Kongo has a vast amount of martial arts experience that he began accumulating at the age of five. As he grew older, he would as well grow in martial arts and just continued to add the next interest to his arsenal. By the age of nineteen he had already trained in: Kendo, Karate, Muay Thai, Kickboxing, Greco-Roman wrestling and Pencak Silat.



Kongo began him MMA career in 2001 under the Rings Holland banner. There he won his first two bouts by stoppage. A first round heel hook over Andre Tete (June 2001) and a second round TKO over Dave van der Veen (Dec. 2001) before suffering his first loss to Rodney Glunder (June 2002) via unanimous decision. He would then compete twice for It’s Showtime, battling Michael Knapp (Sept. 2002) to a draw then securing a second round armbar over Hans Nijman (June 2003).



Kongo would then compete twice more for Rings Holland. Winning a decision over Dave Vader (Sept. 2003) and picking up another first round KO over Joop Kasteel (Apr. 2004). Then in his final bout of 2004, he would be stopped for the first time in his career. Suffering his second loss, this time via TKO, to MMA veteran and KO artist Gilbert Yvel in what would be his final bout for It’s Showtime in May 2004. He would then add two more stoppages to his record while getting back to back second round finishes. In his lone King of the Ring bout he would get the KO over Gabor Nemeth (June 2005). Then a TKO over Dave Dalgliesh (Dec. 2005) in his final bout before being signed by the UFC.



Now set for his promotional debut at UFC 61, Kongo had six stoppages in his seven victories entering the Octagon. His first test would come in 5-1 Gilbert Aldana who came in with five first round KO/TKO stoppages, three in under a minute. With forty-seven seconds left in the first round, Kongo would get a TKO via Dr. stoppage looking great in his UFC debut. He would follow that up with a first round KO over Christian Wellisch at UFC 62 the following month before dropping a split decision to Carmelo Marrero at UFC 64.



Kongo would then win back to back decisions over Assuerio Silva (UFC 70) and Mirko Filipovic (UFC 75) before dropping another decision to Heath Herring at UFC 82. He would rebound from his second UFC loss with three straight TKO stoppages over Dan Evensen (UFC 87 – 1st rnd.), Mostapha Al-Turk (UFC 92 – 1st rnd.) and Antoni Hardonk (UFC 97 – 2nd rnd.).

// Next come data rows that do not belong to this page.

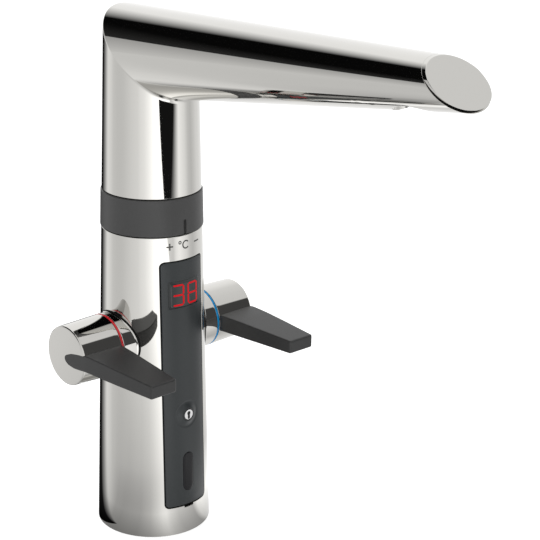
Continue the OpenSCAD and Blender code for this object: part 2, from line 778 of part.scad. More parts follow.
// Display window, slightly raised, and its lit segments
module display_window() {
  color([0.14, 0.15, 0.15]) difference() {
    union() {
      intersection() {
        wall(display_z - 20, display_z + 20, 0, panel_t);
        front(display_z) rounded(display_w - 2 * seat_gap, display_h - 2 * seat_gap, 0.6);
      }
      intersection() {
        wall(display_z - 20, display_z + 20, -0.8, 0.5);
        front(display_z) rounded(display_w - 1.4, display_h - 0.8, 0.6);
      }
    }
    intersection() {
      wall(display_z - 20, display_z + 20, -1.5, 0.6);
      digits();
    }
  }
}
module display_digits() {
  color([0.85, 0.12, 0.15]) intersection() {
    wall(display_z - 20, display_z + 20, -0.82, 0.6 - e);
    digits();
  }
}
module display_module() {
  color([0.08, 0.08, 0.08]) translate([-8.3, -rc(display_z) + 4.2, display_z - 6.4])
    cube([16.6, rc(display_z) - 4.2 - board_y, 12.8]);
}

// Push button with a pale disc
module button_cap() {
  y0 = rc(button_z) + 1;
  color(dark) translate([0, 0, button_z]) rotate([90, 0, 0]) difference() {
    union() {
      translate([0, 0, board_y + 2.6]) cylinder(r = button_d / 2, h = y0 - board_y - 2.6);
      translate([0, 0, board_y + 2.6]) cylinder(r = button_d / 2 + 1, h = 1.6);
    }
    translate([0, 0, y0 - 0.5]) cylinder(r = button_d * 0.41 + e, h = 2);
  }
}
module button_disc() {
  color([0.95, 0.95, 0.95]) translate([0, -rc(button_z) - 0.5, button_z]) rotate([90, 0, 0])
    cylinder(r = button_d * 0.41, h = 0.5);
}
module button_switch() {
  color([0.5, 0.5, 0.5]) translate([0, -board_y, button_z]) rotate([90, 0, 0]) {
    translate([-3, -3, 0]) cube([6, 6, 1.2]);
    cylinder(r = 1.6, h = 2.55 - button_travel);
  }
}

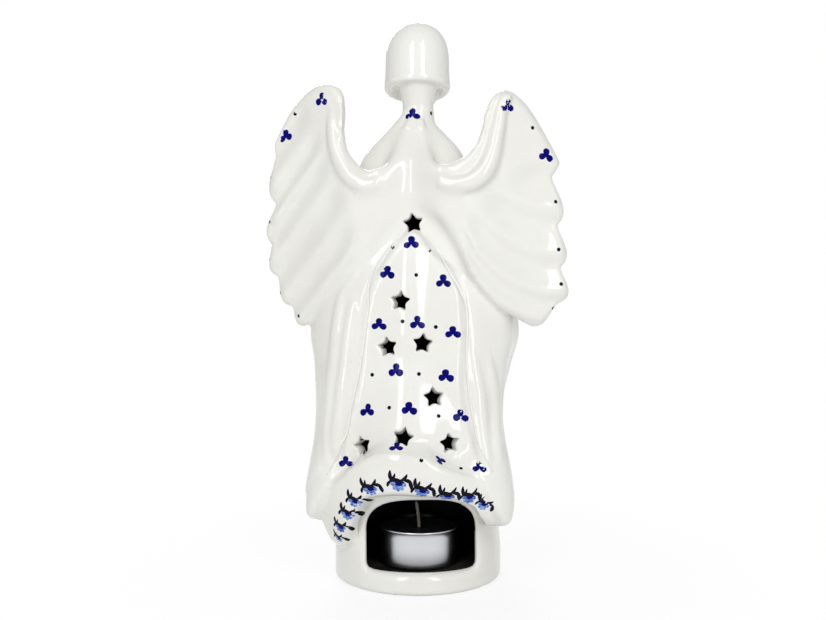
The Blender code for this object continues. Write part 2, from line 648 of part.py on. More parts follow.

Unfortunately, after his short run, Kongo would suffer his first and only back to back losses of his career. The first coming at UFC 99 to future heavyweight champ Cain Velasquez via unanimous decision. Velasquez had finished all five of his opponents by TKO stoppage with only one making it out of the first round. The second, a first round submission via guillotine to former 2x heavyweight champ Frank Mir at UFC 107.



Three months later Kongo would jump right back in looking to redeem himself vs Paul Buentello at UFC on Versus 1. Kongo did just that with a third round submission via massive elbows to the body. He would then battle Travis Browne for three rounds to a unanimous draw at UFC 120 in October 2010.



His next challenge stood in hard-hitting Pat Barry in the main event of UFC on Versus 4 in June 2011. Barry dropped Kongo multiple times in the first round and was just abusing him. It looked as if the bout could have been stopped a couple of times. However as Barry was coming in with his hands down Kongo caught him and put him out cold. The Consol Energy Center erupted in roars as Barry lay stiff on the canvas. This bout had to be one of the greatest comebacks, not just for Kongo but of all time.



Kongo would finish 2011 by handing Matt Mitrione his first pro loss via unanimous decision in the co-main event of UFC 137. Then Kongo would suffer his second TKO loss of his career when he faced Mark Hunt at UFC 144 to kick off 2012. After Antonio Nogueira had to pull out of UFC 149 due to injury, Kongo faced Shawn Jordan. After three rounds Kongo took the unanimous decision victory. In Kongo’s final UFC bout, he would unfortunately lose via first round KO at just over two minutes to Roy Nelson at UFC 159 in April 2013.



In 2013 Kongo would sign with Bellator and compete in both October and November. Headlining both events, Kongo would defeat Mark Godbeer (2nd rnd. TKO) at Bellator 102 and Peter Graham (unanimous decision) at Bellator 107. Now Kongo would earn a shot at Vitaly Minakov’s Bellator heavyweight title at Bellator 115 in his third headlining bout for the promotion. After five full round of competition, Minakov would retain his title with a unanimous decision victory.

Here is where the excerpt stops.